## Data segment
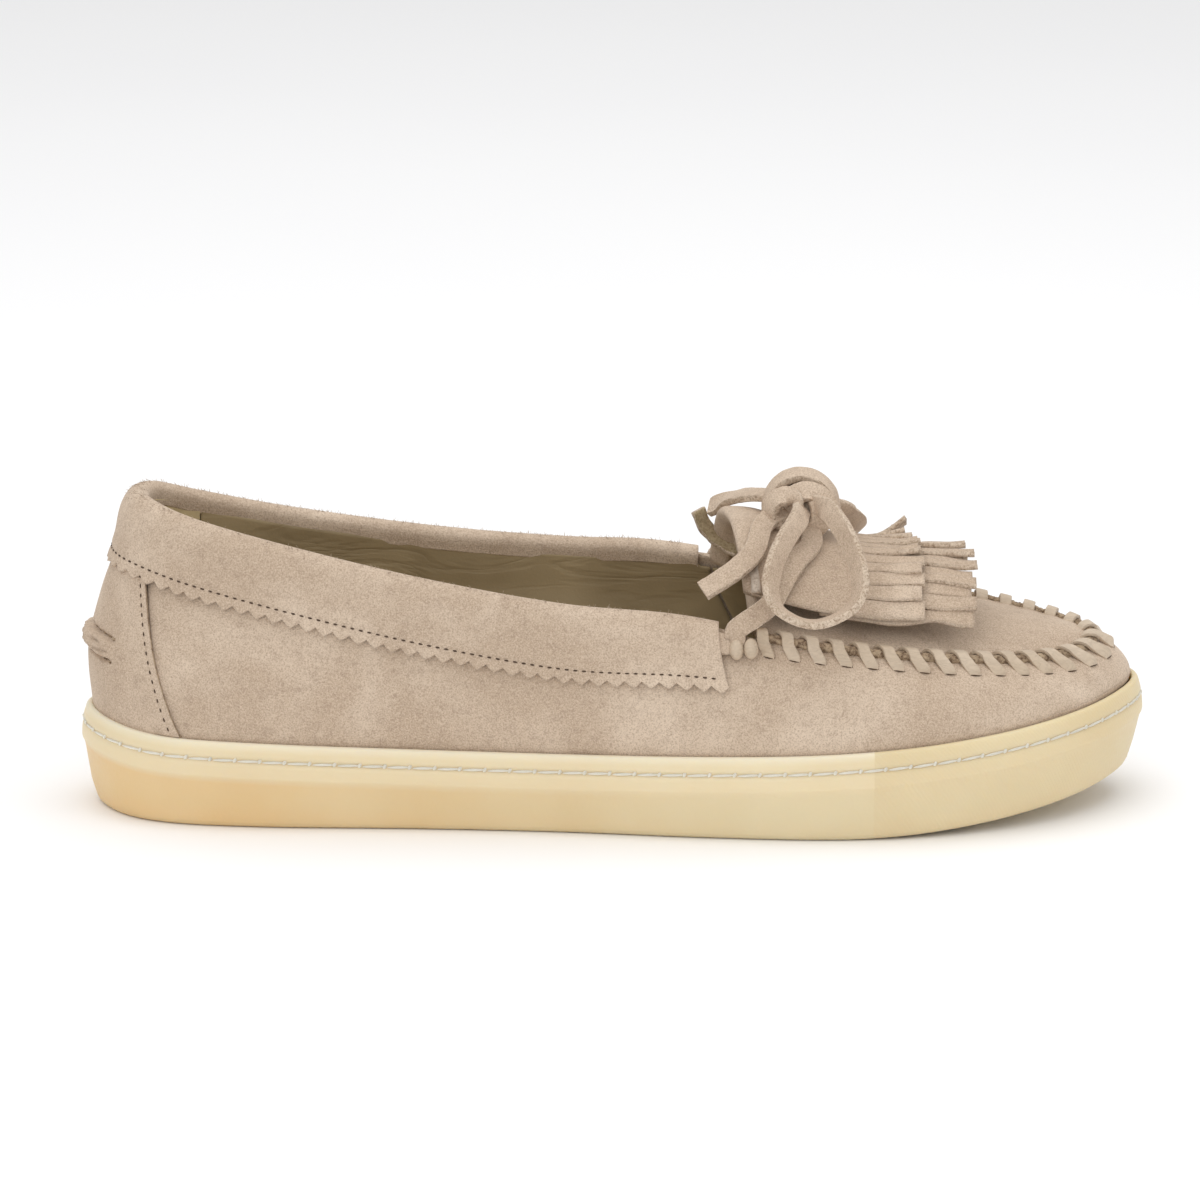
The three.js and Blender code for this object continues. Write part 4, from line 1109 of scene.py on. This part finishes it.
def collar_fibres():
    """Loose fibres of the nap, which stand off the collar's fold."""
    chance = random.Random(7)
    bm = bmesh.new()
    for _ in range(FIBRES):
        s, t = chance.uniform(0.01, 0.99), chance.gauss(0.63, 0.05)
        at = collar_point(s, t, -0.05)
        out = (collar_point(s, t, 1) - at).normalized()
        lean = Vector((chance.uniform(-1, 1), chance.uniform(-1, 1), chance.uniform(-1, 1)))
        way = (out + 0.8 * lean).normalized()
        long = chance.uniform(0.5, 1.3)
        stand = way.to_track_quat("Z", "Y").to_matrix().to_4x4()
        bmesh.ops.create_cone(
            bm, cap_ends=True, segments=3, radius1=0.07 * MM, radius2=0.02 * MM, depth=long * MM,
            matrix=Matrix.Translation((at + way * long / 2) * MM) @ stand,
        )
    piece("collar_fibres", bm, [suede_edge])


collar_fibres()

# ---- Apron and its seam -----------------------------------------------------------------------
def apron_edge(k):
    return seam_line(k) - outward(3, k) * EDGE_TO_SEAM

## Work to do
Take the lines above and print them exactly.

## Solution for this task
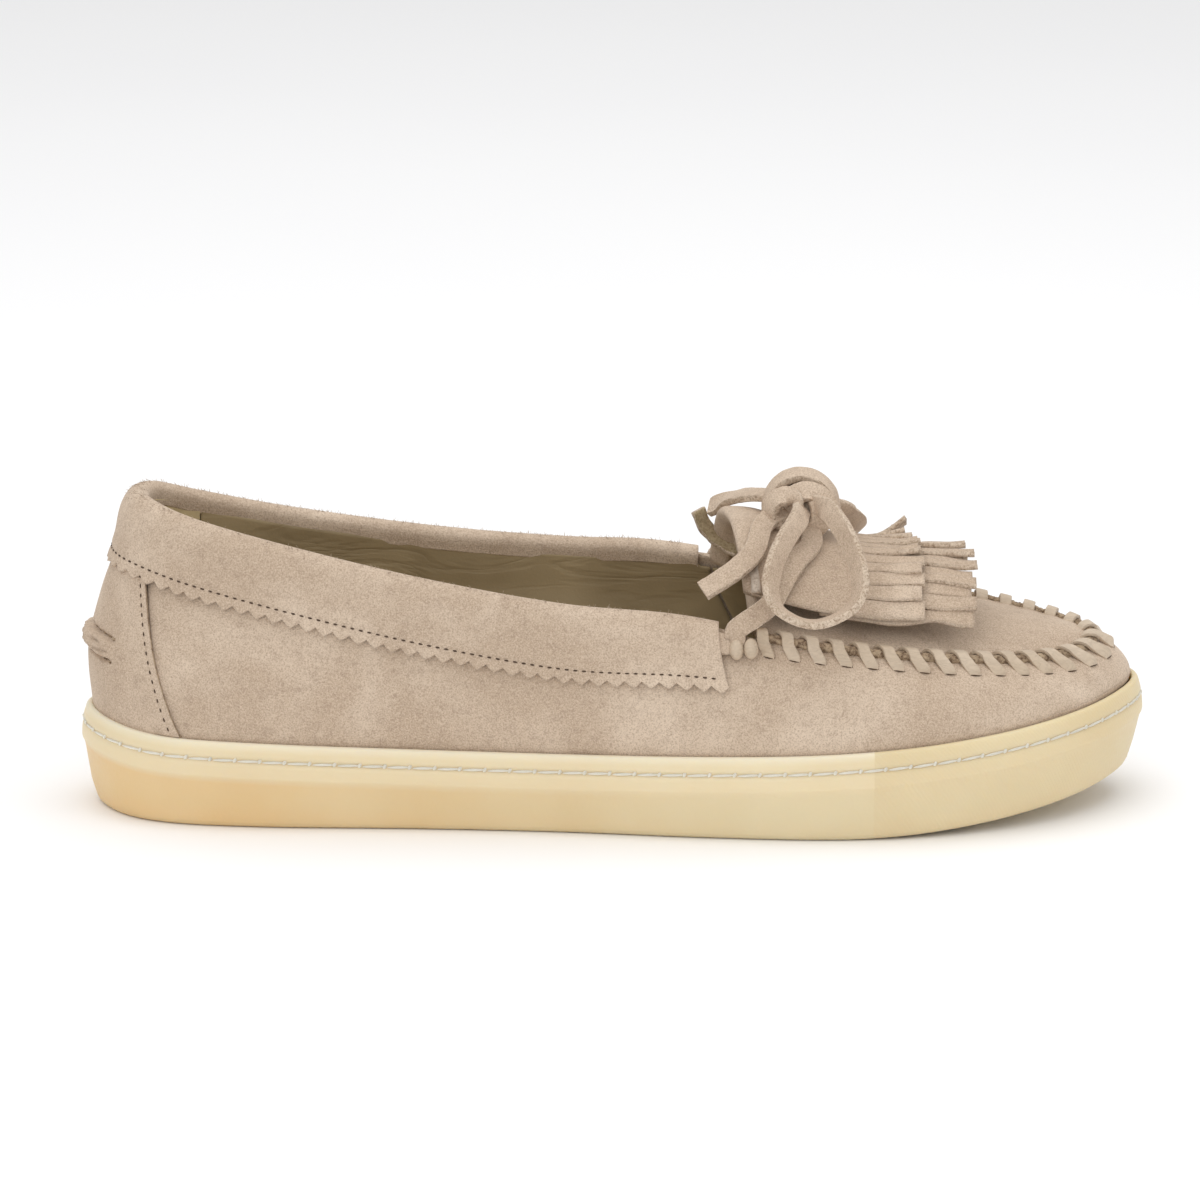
The three.js and Blender code for this object continues. Write part 4, from line 1109 of scene.py on. This part finishes it.
def collar_fibres():
    """Loose fibres of the nap, which stand off the collar's fold."""
    chance = random.Random(7)
    bm = bmesh.new()
    for _ in range(FIBRES):
        s, t = chance.uniform(0.01, 0.99), chance.gauss(0.63, 0.05)
        at = collar_point(s, t, -0.05)
        out = (collar_point(s, t, 1) - at).normalized()
        lean = Vector((chance.uniform(-1, 1), chance.uniform(-1, 1), chance.uniform(-1, 1)))
        way = (out + 0.8 * lean).normalized()
        long = chance.uniform(0.5, 1.3)
        stand = way.to_track_quat("Z", "Y").to_matrix().to_4x4()
        bmesh.ops.create_cone(
            bm, cap_ends=True, segments=3, radius1=0.07 * MM, radius2=0.02 * MM, depth=long * MM,
            matrix=Matrix.Translation((at + way * long / 2) * MM) @ stand,
        )
    piece("collar_fibres", bm, [suede_edge])


collar_fibres()

# ---- Apron and its seam -----------------------------------------------------------------------
def apron_edge(k):
    return seam_line(k) - outward(3, k) * EDGE_TO_SEAM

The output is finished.